I, at least, believe him. Or I believe that he believes everything he’s saying, to the point that he never considered he would get serious backlash for this. Although Pewdiepie makes racist, sexist and anti-semitic jokes, I doubt they represent the beliefs of Felix Kjellberg, the real Swedish guy behind the channel. Everyone knows that Youtubers create personas, and although I’ve never liked Pewdiepie’s gaming content, I’ve seen Felix appear plenty of times in the daily vlogs of his girlfriend Marzia, and he comes off as a completely likeable, caring, normal guy. Obviously, that could be fake almost as easily as his Pewdiepie character, but it at least gives the impression that he’s a very different individual in real life from the one who plays games in front of a camera.
But even if that’s true, even if Felix Kjellberg is one of the nicest and kindest people you’re ever likely to meet, even if he means absolutely no harm… that doesn’t matter. His jokes are still harmful.
Felix claims that it is “laughable” that he could mean any of the hateful jokes he makes, and I think this disconnect in perspective is one of the main reasons that people use “but it’s a joke” as a defense. “It’s a joke” memesters see the world as a much nicer place than it is, where these jokes are counter-cultural, rather than maintaining systems of oppression. In their view, these hateful things are so extreme that no real person would actually believe them. The entire joke is based on that extremeness. And you have to be really oversensitive to take offense, because who in their right mind would actually mean these things? Clearly it’s a joke. It’s like an extreme form of deadpan sarcasm, relying on the mutual understanding that whatever is being said is shockingly outrageous and that the joker believes precisely the opposite.
And it falls apart because that mutually understanding does not exist when broadcasting to an audience of millions around the world.
First, people who actually hold these view don’t see these jokes as jokes.
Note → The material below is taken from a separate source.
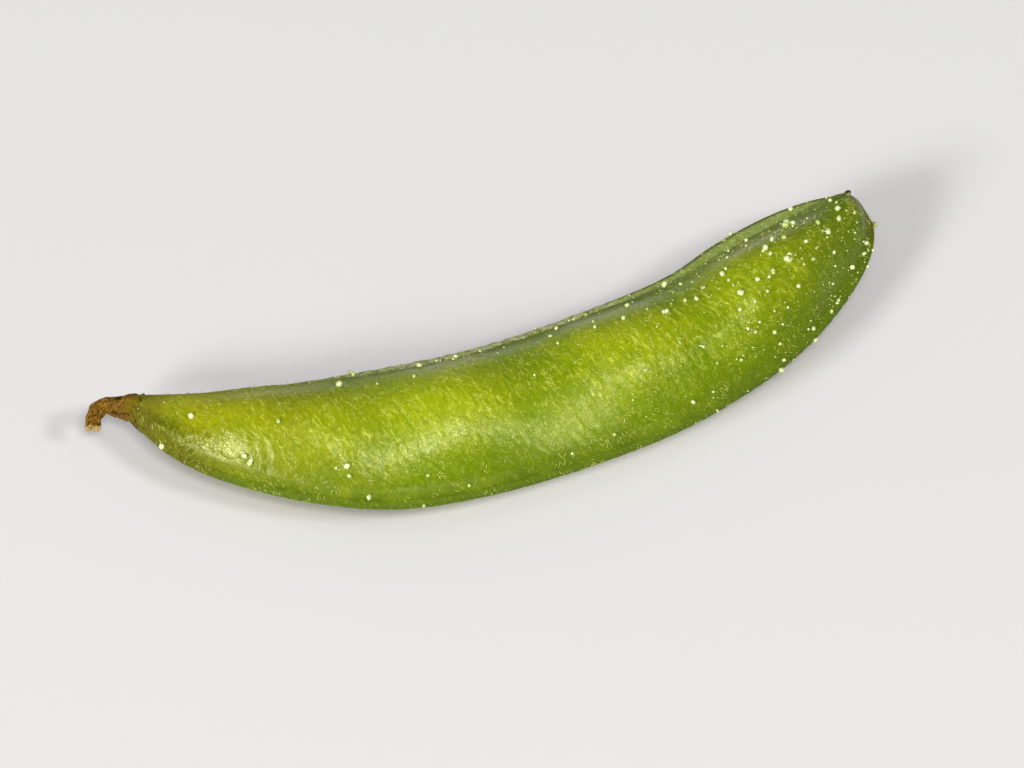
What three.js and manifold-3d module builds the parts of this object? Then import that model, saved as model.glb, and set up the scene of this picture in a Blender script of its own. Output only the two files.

Anyone following the news will have heard about the sharp and violent rise in anti-semitic attacks recently, and people with those kind of hateful views usually believe that everyone else agrees with them, but are just too scared or stupid to say anything. So when Pewdiepie makes these jokes, they see it as “megastar Youtuber Pewdiepie agrees with us.” They see it as validation.
And that counts even if they also think Pewdiepie is being funny. Remember the Colbert Report? The show, perhaps surprisingly, had bi-partisan appeal, because liberals saw it as a send-up of extreme conservatives, and conservatives saw it as a send-up of liberals’ ridiculous beliefs about conservatives. Both thought he was making good political points that supported their own perspective. Similarly, people watching Pewdiepie’s videos might see them as a parody of extreme views, but they might also see them as a parody of what liberals believe about anti-semitic people. The joke, to them, would be in the magnification and exaggeration of the beliefs, and not the potential beliefs themselves.
Then, of course, there’s the fact that not everyone who watches Pewdiepie has the privilege of believing that these viewpoints are too extreme to be real. These people most likely have faced discrimination in their lives. They have encountered people who genuinely believe these “jokes”. They live in a world where Donald Trump got elected president. They are currently seeing public policy enacted based on these sorts of views. This isn’t funny to them, because, beyond anything else, it’s difficult, if not impossible, to build that shared understanding that yes, this is a joke, because to people who face discrimination, these statements aren’t comically extreme. People don’t want to see a Youtuber they admire treating them as less than a person, even in jest. Enough people do genuinely believe these things, so how can they know that this Youtube doesn’t believe them too? “Does this Youtuber I like watching genuinely think I and everyone like me should be killed?” is not a question anyone should have to wonder, not even for a split second. And when people are treated as over-sensitive for contemplating that anyone could actually believe that, it’s a form of large-scale societal gaslighting, where an individual knows they’re hated by others, based on other people’s words and actions, but is treated as insane for believing it of people who say those exact same words as “jokes.”
Pewdiepie has made it clear that he wants to be subversive and say “screw you” to the very concept of Internet fame. And there’s nothing necessarily wrong with that. He can throw as much shade at the Youtube fame machine as he likes. Take on clickbait, take on Youtubers pretending to be preteens’ “friends” to sell them products, whatever. But there’s nothing subversive about invoking Nazi imagery and making anti-semitic jokes. It’s an extreme take on an increasingly mainstream perspective, and it causes real harm to Pewdiepie’s own viewers, whether or not that is his intent.